When the time machines were new, the public was furious they couldn’t visit the future. No matter how many times the scientists patiently explained about fixed and unfixed points in time, about the instability swirling around an unfixed point, the public didn’t get it. They were even angrier that they couldn’t change the past. They wouldn’t listen, they wouldn’t follow the rules, and they planned trips to save Lincoln, to kill the slavers, to stop Rome burning and change Truman’s mind about the bomb. They wanted to bring penicillin to the Plague, and artificial limbs to Civil War battlefields. They wanted to save the dodo, the rhino, the snow leopard, the honeybee, the whale. They wanted to save their loved ones, and sometimes, themselves. An astonishingly large number of them wanted to save Elvis. They planned lesser things, too, little things: revenges and romances and get-rich schemes. And so the machines were tightly secured, remained in the hands of the trained: the scientists, the military, the historians. Guided tours were given to special VIPs and reporters, to certain eras and events — but no solo trips. Of course the illicit machines sprang up anyway, badly made but worth billions, and the space pirates sprang up with them — and the Cleaners were formed to take care of these mercenaries of time.

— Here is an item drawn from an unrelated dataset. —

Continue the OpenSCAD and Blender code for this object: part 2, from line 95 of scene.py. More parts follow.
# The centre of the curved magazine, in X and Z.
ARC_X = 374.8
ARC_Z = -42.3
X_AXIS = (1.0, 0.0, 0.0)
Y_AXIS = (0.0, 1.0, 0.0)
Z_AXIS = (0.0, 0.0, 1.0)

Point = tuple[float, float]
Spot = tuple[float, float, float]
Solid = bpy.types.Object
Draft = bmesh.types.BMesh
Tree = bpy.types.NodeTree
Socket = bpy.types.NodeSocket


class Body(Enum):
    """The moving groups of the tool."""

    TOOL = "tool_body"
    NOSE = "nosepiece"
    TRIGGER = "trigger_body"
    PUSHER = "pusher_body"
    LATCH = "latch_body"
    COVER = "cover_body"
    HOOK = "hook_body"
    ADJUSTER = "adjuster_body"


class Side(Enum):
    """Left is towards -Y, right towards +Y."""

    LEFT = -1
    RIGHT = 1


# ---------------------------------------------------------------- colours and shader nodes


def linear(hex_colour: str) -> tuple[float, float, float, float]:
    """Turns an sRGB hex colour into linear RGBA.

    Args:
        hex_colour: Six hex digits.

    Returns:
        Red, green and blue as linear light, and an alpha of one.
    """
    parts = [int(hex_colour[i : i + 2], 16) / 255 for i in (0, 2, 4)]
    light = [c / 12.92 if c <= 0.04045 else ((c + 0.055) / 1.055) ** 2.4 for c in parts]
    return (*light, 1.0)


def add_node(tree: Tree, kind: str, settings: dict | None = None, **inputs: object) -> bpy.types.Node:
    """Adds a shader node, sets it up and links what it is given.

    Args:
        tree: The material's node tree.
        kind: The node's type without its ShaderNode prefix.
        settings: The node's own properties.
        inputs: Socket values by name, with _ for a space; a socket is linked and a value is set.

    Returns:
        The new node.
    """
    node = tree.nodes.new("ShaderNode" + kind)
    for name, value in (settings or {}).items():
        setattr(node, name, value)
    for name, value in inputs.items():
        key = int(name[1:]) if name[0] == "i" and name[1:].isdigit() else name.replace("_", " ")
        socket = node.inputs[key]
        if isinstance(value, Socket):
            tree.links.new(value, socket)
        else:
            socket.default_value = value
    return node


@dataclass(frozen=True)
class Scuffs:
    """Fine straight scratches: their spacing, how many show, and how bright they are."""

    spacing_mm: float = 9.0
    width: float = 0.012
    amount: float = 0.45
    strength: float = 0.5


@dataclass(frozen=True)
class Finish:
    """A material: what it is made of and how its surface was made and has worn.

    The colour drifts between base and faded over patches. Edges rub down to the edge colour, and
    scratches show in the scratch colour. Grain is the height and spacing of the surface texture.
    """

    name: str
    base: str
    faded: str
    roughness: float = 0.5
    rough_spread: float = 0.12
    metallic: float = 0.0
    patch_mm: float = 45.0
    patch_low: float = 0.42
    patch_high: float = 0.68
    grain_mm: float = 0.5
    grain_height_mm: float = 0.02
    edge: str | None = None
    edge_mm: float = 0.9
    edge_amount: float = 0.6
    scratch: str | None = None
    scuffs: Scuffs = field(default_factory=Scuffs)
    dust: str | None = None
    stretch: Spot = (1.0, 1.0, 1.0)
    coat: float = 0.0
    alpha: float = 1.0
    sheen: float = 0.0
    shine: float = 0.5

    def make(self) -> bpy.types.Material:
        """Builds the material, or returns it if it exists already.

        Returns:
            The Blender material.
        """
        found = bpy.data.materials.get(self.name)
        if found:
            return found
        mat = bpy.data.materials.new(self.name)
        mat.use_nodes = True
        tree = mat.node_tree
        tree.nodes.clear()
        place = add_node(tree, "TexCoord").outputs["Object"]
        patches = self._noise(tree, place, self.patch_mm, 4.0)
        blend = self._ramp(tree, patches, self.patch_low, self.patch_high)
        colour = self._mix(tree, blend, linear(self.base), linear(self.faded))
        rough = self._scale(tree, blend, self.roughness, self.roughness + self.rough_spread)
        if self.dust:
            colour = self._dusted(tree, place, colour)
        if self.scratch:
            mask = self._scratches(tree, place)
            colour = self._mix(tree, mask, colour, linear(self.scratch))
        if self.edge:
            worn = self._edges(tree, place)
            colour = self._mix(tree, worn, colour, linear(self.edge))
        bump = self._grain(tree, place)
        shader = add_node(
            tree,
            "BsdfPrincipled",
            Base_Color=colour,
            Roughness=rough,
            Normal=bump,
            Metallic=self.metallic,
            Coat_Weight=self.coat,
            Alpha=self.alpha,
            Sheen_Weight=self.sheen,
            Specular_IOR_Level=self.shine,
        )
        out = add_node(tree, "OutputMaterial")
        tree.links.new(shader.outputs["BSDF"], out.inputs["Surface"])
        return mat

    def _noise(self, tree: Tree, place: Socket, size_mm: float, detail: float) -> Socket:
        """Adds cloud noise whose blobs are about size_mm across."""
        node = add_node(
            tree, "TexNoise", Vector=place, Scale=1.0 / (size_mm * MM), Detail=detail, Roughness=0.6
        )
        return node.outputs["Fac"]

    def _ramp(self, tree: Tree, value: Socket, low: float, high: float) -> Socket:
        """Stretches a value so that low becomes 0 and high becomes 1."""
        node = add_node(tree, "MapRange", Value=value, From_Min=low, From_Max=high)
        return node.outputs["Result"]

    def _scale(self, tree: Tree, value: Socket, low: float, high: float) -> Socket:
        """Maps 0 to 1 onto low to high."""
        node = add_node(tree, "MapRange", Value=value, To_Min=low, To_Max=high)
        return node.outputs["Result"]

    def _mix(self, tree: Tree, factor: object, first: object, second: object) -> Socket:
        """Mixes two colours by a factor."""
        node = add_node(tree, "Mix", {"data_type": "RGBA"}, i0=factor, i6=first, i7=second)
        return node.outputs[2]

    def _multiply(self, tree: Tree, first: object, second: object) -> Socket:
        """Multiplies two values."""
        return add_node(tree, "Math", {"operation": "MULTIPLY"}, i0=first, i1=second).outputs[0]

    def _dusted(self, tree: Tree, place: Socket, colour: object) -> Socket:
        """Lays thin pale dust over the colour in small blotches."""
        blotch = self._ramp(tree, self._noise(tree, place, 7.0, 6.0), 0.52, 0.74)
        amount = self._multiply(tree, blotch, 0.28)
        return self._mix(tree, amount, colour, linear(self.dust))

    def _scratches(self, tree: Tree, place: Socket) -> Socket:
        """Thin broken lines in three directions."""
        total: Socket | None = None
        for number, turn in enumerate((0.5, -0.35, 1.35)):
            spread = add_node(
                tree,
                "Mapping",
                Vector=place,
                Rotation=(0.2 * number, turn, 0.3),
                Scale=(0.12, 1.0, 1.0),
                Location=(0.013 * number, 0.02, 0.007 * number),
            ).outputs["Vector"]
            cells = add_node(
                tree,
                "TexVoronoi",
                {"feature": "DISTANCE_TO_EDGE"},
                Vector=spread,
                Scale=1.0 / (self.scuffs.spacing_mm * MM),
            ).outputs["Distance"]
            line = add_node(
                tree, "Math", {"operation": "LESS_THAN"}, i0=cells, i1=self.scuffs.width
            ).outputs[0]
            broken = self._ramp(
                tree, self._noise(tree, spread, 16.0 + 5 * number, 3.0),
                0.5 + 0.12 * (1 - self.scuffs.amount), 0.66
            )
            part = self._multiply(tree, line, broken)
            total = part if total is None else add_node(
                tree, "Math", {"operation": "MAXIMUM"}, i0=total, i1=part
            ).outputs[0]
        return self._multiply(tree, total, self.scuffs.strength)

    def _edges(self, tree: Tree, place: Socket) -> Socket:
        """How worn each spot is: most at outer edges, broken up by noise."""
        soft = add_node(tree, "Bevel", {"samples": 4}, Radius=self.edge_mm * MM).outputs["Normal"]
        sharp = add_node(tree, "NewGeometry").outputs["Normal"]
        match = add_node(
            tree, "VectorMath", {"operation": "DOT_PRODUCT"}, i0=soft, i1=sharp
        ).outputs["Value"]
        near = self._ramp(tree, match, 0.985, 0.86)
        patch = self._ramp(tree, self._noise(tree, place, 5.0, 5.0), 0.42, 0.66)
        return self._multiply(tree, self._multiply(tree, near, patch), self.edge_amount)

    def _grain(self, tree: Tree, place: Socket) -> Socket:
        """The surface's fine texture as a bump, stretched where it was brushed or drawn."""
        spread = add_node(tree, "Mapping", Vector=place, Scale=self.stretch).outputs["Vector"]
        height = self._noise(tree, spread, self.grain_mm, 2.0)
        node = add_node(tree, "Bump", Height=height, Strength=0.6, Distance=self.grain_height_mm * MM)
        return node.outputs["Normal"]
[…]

Hugh’s been a Cleaner now for ten years. It’s a difficult, unrewarding job, with shitty pay and benefits. Sure, you get to See the Centuries! — like the brochure says. That’s what hooked him. But all you see are the horrors of history. And all you do is stop people from stopping them. A year ago he brought the pox blankets back to the natives after a well-meaning group of illegal tourists stole them away. On return he had a sort of quiet breakdown. He took a month of leave, sat around eating garbage and watching TV, stared at the place in his wall where he put his fist through after his wife walked out. After they lost their little girl to the Avian Flu Pandemic. His wife had screamed and screamed at him to go back and save her, save her, but how do you save someone from a virus? There was nowhere in the folds of the world to hide, back then — the Flu was everywhere, from the biggest cities to the remotest villages. He’d almost died of it himself. His lungs have never been the same.